The Dow Jones Industrial Average pared a 1.75% drop to 0.25%, after the price found support above the 50 DMA.
The NASDAQ Composite gave up 0.5%, rebounding from a 2.22% tumble.
As we predicted yesterday, the Russell 2000, whose listed companies, exposed solely to the U.S. domestic market, thrive amid global headwinds, proved a buying opportunity. The small-cap benchmark was the only index to edge higher yesterday, adding 0.14%.
The yield on 10-year Treasurys found some support after closing at the lowest level since late March in yesterday's trading. Technically, the price may be trending within a H&S continuation pattern, already completed by the RSI and a MACD sell signal to boot. Falling yields are bearish for equities, as they suggest that investors are rotating out of stocks and into bonds.
The dollar saw some gains after falling to the bottom of a rising channel since March 20, as it tests an ascending triangle, whose lower boundary is naturally formed by the 200 DMA itself. The RSI, however, may have provided a negative divergence after it dropped below its own momentum-based rising channel, compounded by a MACD sell signal. The April lows—both for the price and the RSI—may be the final test on the integrity of the bullish triangle.

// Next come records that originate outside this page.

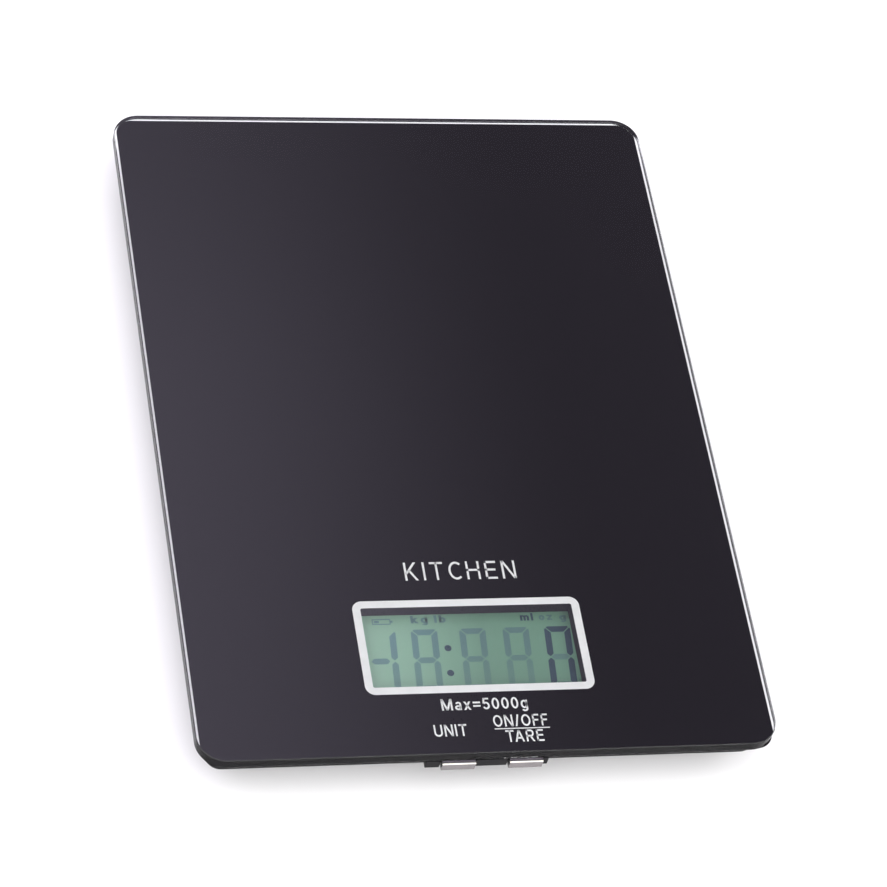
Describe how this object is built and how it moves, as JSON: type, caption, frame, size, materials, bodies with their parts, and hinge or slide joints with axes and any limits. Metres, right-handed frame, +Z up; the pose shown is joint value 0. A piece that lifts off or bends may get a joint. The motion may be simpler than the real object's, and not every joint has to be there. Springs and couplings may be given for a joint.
{
  "type": "kitchen scale",
  "caption": "Slim kitchen scale with a black-backed glass platform over a display window, satin front-edge keys, a plastic base on rubber feet and a coin-cell door below.",
  "frame": {"origin": "on the table, under the centre of the platform", "axes": "+X to the user's right, +Y from the keys at the front to the back, +Z up"},
  "size_m": [0.142, 0.1948, 0.016],
  "materials": {
    "tempered_glass": "clear tempered glass, black printing on its back, ground and polished edge",
    "foam_pad": "white adhesive foam",
    "plated_steel": "zinc-plated pressed steel",
    "screw_steel": "nickel-plated steel",
    "cell_aluminium": "machined aluminium",
    "gauge_coating": "white silicone coating",
    "wire_sleeve": "PVC insulated wire, red, black, white and green",
    "black_plastic": "fine-textured black ABS",
    "foot_rubber": "matt black rubber",
    "display_glass": "grey-green reflective liquid crystal display",
    "zebra_rubber": "striped conductive elastomer",
    "circuit_board": "green solder mask on glass-fibre board",
    "black_resin": "black potting resin",
    "component_body": "surface-mounted components",
    "white_plastic": "white nylon",
    "satin_silver": "satin silver plating on ABS",
    "coin_steel": "stainless steel can",
    "contact_metal": "nickel-plated spring steel"
  },
  "bodies": {
    "base": {"load_cell": "cell_aluminium", "strain_gauges": "gauge_coating", "cell_spacer_lower": "cell_aluminium", "cell_screws": "screw_steel", "cell_wires": "wire_sleeve", "base_shell": "black_plastic", "top_cover": "black_plastic", "case_screws": "screw_steel", "foot_front_left": "foot_rubber", "foot_front_right": "foot_rubber", "foot_back_left": "foot_rubber", "foot_back_right": "foot_rubber", "lcd_panel": "display_glass", "lcd_holder": "black_plastic", "zebra_strips": "zebra_rubber", "main_board": "circuit_board", "board_screws": "screw_steel", "chip_cover": "black_resin", "board_components": "component_body", "switch_unit": "black_plastic", "switch_tare": "black_plastic", "button_bracket": "black_plastic", "coin_cell": "coin_steel", "contact_positive": "contact_metal", "contact_negative": "contact_metal", "battery_leads": "wire_sleeve"},
    "platform": {"glass_platform": "tempered_glass", "glass_pads": "foam_pad", "platform_carrier": "plated_steel", "carrier_screws": "screw_steel", "cell_spacer_upper": "cell_aluminium"},
    "unit_key": {"unit_button": "satin_silver", "plunger_unit": "white_plastic"},
    "tare_key": {"tare_button": "satin_silver", "plunger_tare": "white_plastic"},
    "door": {"battery_door": "black_plastic"}
  },
  "joints": [
    {"name": "platform_weighing", "type": "slide", "parent": "base", "child": "platform", "axis": [0, 0, -1], "range_m": [0, 0.0003], "stiffness_N_per_m": 160000, "deforming": ["load_cell"]},
    {"name": "unit_key_press", "type": "slide", "parent": "base", "child": "unit_key", "axis": [0, 1, 0], "range_m": [0, 0.0006], "stiffness_N_per_m": 3000},
    {"name": "tare_key_press", "type": "slide", "parent": "base", "child": "tare_key", "axis": [0, 1, 0], "range_m": [0, 0.0006], "stiffness_N_per_m": 3000},
    {"name": "battery_door_hinge", "type": "hinge", "parent": "base", "child": "door", "pos_m": [0, -0.014, 0.0021], "axis": [1, 0, 0], "range_deg": [0, 100]}
  ]
}
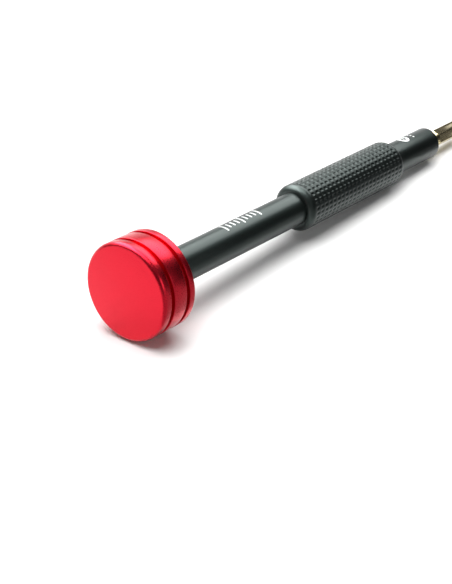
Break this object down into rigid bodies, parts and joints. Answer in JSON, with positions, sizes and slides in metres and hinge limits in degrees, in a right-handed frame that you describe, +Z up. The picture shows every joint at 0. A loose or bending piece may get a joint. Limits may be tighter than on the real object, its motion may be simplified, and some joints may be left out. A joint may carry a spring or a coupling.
{
  "type": "precision screwdriver",
  "caption": "Precision screwdriver: a cap that spins on a ball bearing, a slim barrel with a waffled grip sleeve, and a pull-out hexagonal bit with a cross-head point.",
  "frame": {"origin": "on the surface that the tool lies on, under the middle of its bounding box", "axes": "+X from the cap towards the tip, +Z up; the tool's own axis dips 3.38 degrees towards the tip, because it lies on the rim of the cap and the end of the grip"},
  "size_m": [0.1594, 0.022, 0.0225],
  "materials": {
    "red_anodised": "satin red anodised aluminium",
    "grey_anodised": "satin dark grey-green anodised aluminium",
    "bearing_steel": "ground bearing steel",
    "pressed_steel": "pressed sheet steel",
    "black_steel": "blackened steel",
    "nickel": "nickel plate",
    "gilt_steel": "polished steel with a pale gold tint"
  },
  "bodies": {
    "handle": {"barrel": "grey_anodised", "grip_sleeve": "grey_anodised", "socket_insert": "black_steel", "magnet": "nickel", "bearing_inner_race": "bearing_steel", "bearing_washer": "pressed_steel", "bearing_screw": "black_steel"},
    "cap": {"cap_shell": "red_anodised", "cap_rear_ring": "red_anodised", "bearing_outer_race": "bearing_steel", "bearing_shield_front": "pressed_steel", "bearing_shield_rear": "pressed_steel"},
    "ball_cage": {"bearing_cage": "pressed_steel", "bearing_ball_1": "bearing_steel", "bearing_ball_2": "bearing_steel", "bearing_ball_3": "bearing_steel", "bearing_ball_4": "bearing_steel", "bearing_ball_5": "bearing_steel", "bearing_ball_6": "bearing_steel", "bearing_ball_7": "bearing_steel"},
    "bit": {"bit": "gilt_steel"}
  },
  "joints": [
    {"name": "cap_spin", "type": "hinge", "parent": "handle", "child": "cap", "pos_m": [-0.07297, 0, 0.01119], "axis": [0.9983, 0, -0.059], "continuous": true},
    {"name": "cage_spin", "type": "hinge", "parent": "handle", "child": "ball_cage", "pos_m": [-0.07297, 0, 0.01119], "axis": [0.9983, 0, -0.059], "continuous": true},
    {"name": "bit_pull", "type": "slide", "parent": "handle", "child": "bit", "axis": [0.9983, 0, -0.059], "range_m": [0, 0.012]}
  ],
  "couplings": [
    {"joint": "cage_spin", "follows": "cap_spin", "ratio": 0.61333}
  ]
}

WTI gave up some of yesterday’s gains, against heightened tensions in the Persian Gulf and the Trump administration dispatching an aircraft carrier strike group and bombers to the area, in a warning to Iran. However, the price was still seen above the neckline of a H&S top, after bouncing off the 200 DMA. The MACD and RSI were still providing sell signals, but those take time to recalibrate on the daily chart. A higher price than April 23's $66.66 would make the H&S a failure, turning it into a continuation pattern and catapulting prices further higher.